Le phénomène Zelenski, lui-même personnellement de tradition juive, est fort bien décrit dans le Dictionnaire amoureux de l’Ukraine

Élu Président, le magnat du chocolat Petro Porochenko met en place de nouveaux outils de lutte: obligation pour les fonctionnaires de déclarer leur patrimoine, transparence des marchés publics, mise en place d’institutions spécifiques. La nouvelle indépendance de la Crimée, la guerre du Donbass, l’envie d’Europe posent mille autres problèmes qu’en cinq ans il ne peut tous résoudre. Mais la boîte à rêves a été ouverte. On ne pardonne pas à Porochenko de les réduire parfois à des illusions. Et Zelensky, malgré sa proximité avec certains oligarques, apparaît comme un homme neuf, “proche du peuple” comme le proclame la série télévisée dont il est le héros. À la suite d’une surprenante campagne en forme de shows, il lui succède en 2019.

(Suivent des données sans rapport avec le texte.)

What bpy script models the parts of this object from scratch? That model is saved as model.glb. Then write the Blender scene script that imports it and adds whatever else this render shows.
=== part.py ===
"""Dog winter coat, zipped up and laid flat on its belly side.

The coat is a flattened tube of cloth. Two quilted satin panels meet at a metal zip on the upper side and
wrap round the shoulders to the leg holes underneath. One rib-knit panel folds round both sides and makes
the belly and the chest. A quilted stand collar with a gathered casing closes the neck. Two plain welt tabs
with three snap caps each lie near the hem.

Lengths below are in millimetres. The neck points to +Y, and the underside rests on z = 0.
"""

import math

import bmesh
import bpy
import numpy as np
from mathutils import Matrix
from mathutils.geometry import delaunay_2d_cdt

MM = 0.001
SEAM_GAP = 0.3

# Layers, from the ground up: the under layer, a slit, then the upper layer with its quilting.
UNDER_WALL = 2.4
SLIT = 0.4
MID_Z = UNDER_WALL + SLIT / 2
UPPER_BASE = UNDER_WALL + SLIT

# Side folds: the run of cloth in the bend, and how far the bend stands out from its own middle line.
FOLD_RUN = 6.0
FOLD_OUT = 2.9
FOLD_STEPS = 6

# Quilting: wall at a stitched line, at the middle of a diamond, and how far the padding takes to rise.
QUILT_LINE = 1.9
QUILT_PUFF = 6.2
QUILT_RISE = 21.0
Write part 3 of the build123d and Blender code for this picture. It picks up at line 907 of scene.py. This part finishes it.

Ce fut une erreur de croire que cet homme “ordinaire” avait seulement été élu grâce à la notoriété de vedette populaire. Quelque chose d’inexplicable comme l’instinct d’un peuple avait-il deviné en lui le héros qu’il allait devenir trois ans plus tard?
Par son courage, sa détermination, et même son effronterie face au destin, “l’homme à abattre” des Russes va galvaniser l’Ukraine et sidérer le monde (p. 125).

On peut comprendre le point de vue historique et souverain des dirigeants de la Russie et de sa Fédération qui regrette l’URSS telle que démantelée à partir de Mikhaïl Gorbachev (1931-2022) qui avait dirigé l’URSS, puis la Fédération Russe, en 1990-91. Cette vision “russe” relève d’une conception “impériale” ou “nationaliste” , voire “colonialiste” de la gestion politique que les deux guerres mondiales du 20e siècle semblait avoir dépassé en faveur de relations internationales multipolaires: une vision de solidarité négociée de plus en plus urgente à favoriser pour sauver climatiquement les humains sur la planète Terre!